## EXERCISE INSTRUCTIONS
What do the lines from the top of the data through the line with "the bearing face." say? Quote them exactly and include both ends.

:: DATASET EXTRACT

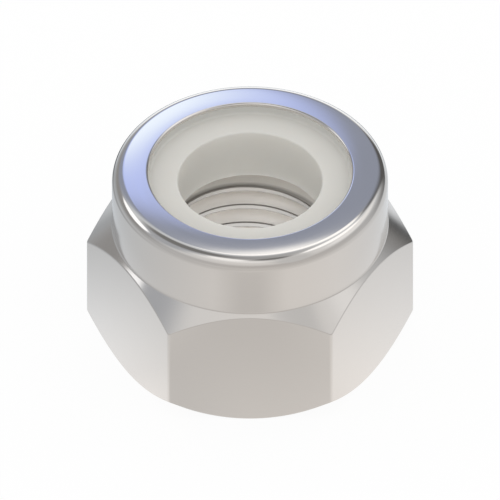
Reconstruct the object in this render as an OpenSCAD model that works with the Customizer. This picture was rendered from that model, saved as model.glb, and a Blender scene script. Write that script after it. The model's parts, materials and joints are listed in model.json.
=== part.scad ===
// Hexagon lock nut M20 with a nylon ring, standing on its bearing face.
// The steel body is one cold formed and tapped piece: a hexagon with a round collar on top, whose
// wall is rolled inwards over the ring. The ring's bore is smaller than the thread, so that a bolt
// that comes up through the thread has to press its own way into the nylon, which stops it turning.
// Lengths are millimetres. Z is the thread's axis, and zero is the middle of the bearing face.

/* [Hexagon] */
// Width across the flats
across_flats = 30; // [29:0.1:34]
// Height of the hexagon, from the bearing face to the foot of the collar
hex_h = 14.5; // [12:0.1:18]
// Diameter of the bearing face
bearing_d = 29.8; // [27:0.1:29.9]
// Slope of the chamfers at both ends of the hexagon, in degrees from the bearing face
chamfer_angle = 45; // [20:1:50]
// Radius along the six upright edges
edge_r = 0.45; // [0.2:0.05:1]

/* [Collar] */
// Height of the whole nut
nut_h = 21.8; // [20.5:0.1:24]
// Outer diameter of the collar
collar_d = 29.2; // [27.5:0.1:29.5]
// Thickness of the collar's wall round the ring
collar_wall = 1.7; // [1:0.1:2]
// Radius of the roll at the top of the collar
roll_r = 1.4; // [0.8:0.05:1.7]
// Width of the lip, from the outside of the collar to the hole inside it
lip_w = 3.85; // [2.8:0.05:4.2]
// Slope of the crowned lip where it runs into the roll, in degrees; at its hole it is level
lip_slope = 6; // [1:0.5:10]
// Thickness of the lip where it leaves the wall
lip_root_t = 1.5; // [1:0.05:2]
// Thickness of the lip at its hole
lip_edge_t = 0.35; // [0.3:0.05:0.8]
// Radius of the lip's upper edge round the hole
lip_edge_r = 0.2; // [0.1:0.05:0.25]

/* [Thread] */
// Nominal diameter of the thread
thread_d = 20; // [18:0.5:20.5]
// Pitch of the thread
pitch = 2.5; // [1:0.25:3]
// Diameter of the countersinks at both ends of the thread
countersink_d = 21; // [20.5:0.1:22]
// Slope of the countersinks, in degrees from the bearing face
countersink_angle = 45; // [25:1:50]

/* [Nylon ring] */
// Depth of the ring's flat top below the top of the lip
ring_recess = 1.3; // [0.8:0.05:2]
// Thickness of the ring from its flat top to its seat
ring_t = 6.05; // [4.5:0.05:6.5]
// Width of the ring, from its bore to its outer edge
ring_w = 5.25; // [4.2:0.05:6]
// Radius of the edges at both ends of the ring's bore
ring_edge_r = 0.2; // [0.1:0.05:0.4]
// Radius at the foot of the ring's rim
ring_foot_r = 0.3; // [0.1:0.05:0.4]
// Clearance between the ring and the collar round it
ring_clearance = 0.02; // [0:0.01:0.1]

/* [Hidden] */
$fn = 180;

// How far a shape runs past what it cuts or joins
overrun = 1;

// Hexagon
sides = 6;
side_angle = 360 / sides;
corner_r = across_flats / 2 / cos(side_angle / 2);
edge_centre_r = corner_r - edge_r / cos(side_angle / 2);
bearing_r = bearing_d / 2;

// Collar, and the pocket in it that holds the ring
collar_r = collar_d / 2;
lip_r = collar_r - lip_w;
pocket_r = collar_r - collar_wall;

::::

## TASK ANSWER
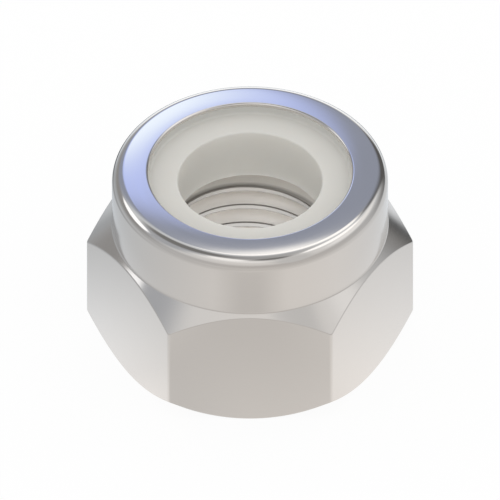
Reconstruct the object in this render as an OpenSCAD model that works with the Customizer. This picture was rendered from that model, saved as model.glb, and a Blender scene script. Write that script after it. The model's parts, materials and joints are listed in model.json.
=== part.scad ===
// Hexagon lock nut M20 with a nylon ring, standing on its bearing face.
// The steel body is one cold formed and tapped piece: a hexagon with a round collar on top, whose
// wall is rolled inwards over the ring. The ring's bore is smaller than the thread, so that a bolt
// that comes up through the thread has to press its own way into the nylon, which stops it turning.
// Lengths are millimetres. Z is the thread's axis, and zero is the middle of the bearing face.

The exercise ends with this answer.